順調ならもう以東岳を下っている時刻だが、なんて予想外が多い日だ。展望は素晴らしいがゆっくりと楽しんでも居られない。見下ろすと、明光山へと緩やかに下る尾根はたおやかで女性的に見える。最近は山に行く回数も減っているせいか体力の低下と体重の増加が気になっている、原発事故のせいばかりでは無いのだが、気楽に里山歩きにも行けないと言うか。
以東岳のピークは見えるが、随分と遠くに感じる。東に見えるエズラ峰へと緩く下る尾根は見上げた時とは対照的に伸びやかだ。格段に歩きやすくなった道を辿り、幾つかのピークを越して山頂へと。誰も居ない以東岳山頂、12時45分。
休んでも居られないと言った感じだが、岩の上で暫しダウン。下に見える以東小屋の先に水場はあるが、使えるかどうかは疑問。狐穴は水量豊富なので狐穴へと直行する事に。谷から冷たい風が吹き上げて来ると、その時だけは生き返ったような気分になれる。真夏のような陽射しが厳しい。道にはロープや目印があり、荒天でも迷う事は無いだろう。時おり振り返りながら小さく見える狐穴小屋へと進行。
大きくうねる様な稜線を越して少し登ると沢源頭の様相の草原となり、小屋は間もなく。狐穴小屋、14時15分。水場には引かれた水が豊富に出ていたが、やはり例年よりは少ない。客が数人休んでいたが、なりふり構わず頂きついでに水浴び。生き返った、有り難い。山ガールが近くにやって来ても言葉をかけるパワーは既に無し。
充分に休み、心地よいずぶ濡れ状態で天狗角力取山へと歩き出す。エズラ峰や以東岳の眺めも良好で、障子の隣に月山と葉山も見える。小さく登ったり下ったりしながら二ッ石山を越せば尾根道の行程も約半分か。茶色になったブナの葉が早くも落ち始めていた。高温と少雨の影響か、木々が弱っている様にも見える。最後に天狗角力取山へと登れば後は大きい登りは無いので幾分気も楽になる。
17時50分、天狗角力取山山頂。

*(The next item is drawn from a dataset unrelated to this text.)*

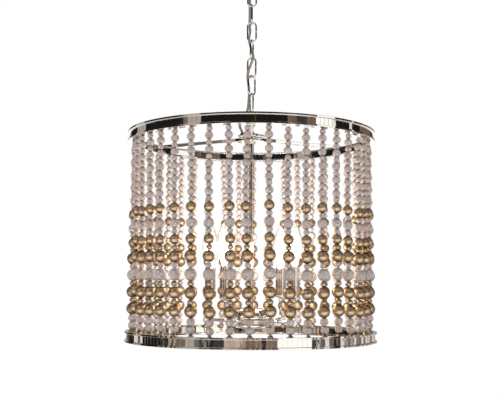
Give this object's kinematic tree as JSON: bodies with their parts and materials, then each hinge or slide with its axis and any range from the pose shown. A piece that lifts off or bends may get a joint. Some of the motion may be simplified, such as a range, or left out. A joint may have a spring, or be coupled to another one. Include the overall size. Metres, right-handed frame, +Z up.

夕焼けは無くあっけない感じの日没。その先の分岐付近で一休みしてからヘッデンを出す。ライトがあっても水場付近は足元注意なので慎重に。予定より遅くなっているので、途中の見晴らしの良い尾根から自宅に電話すると問題無く通話できた。少し感激。20時30分、出発地点に戻り。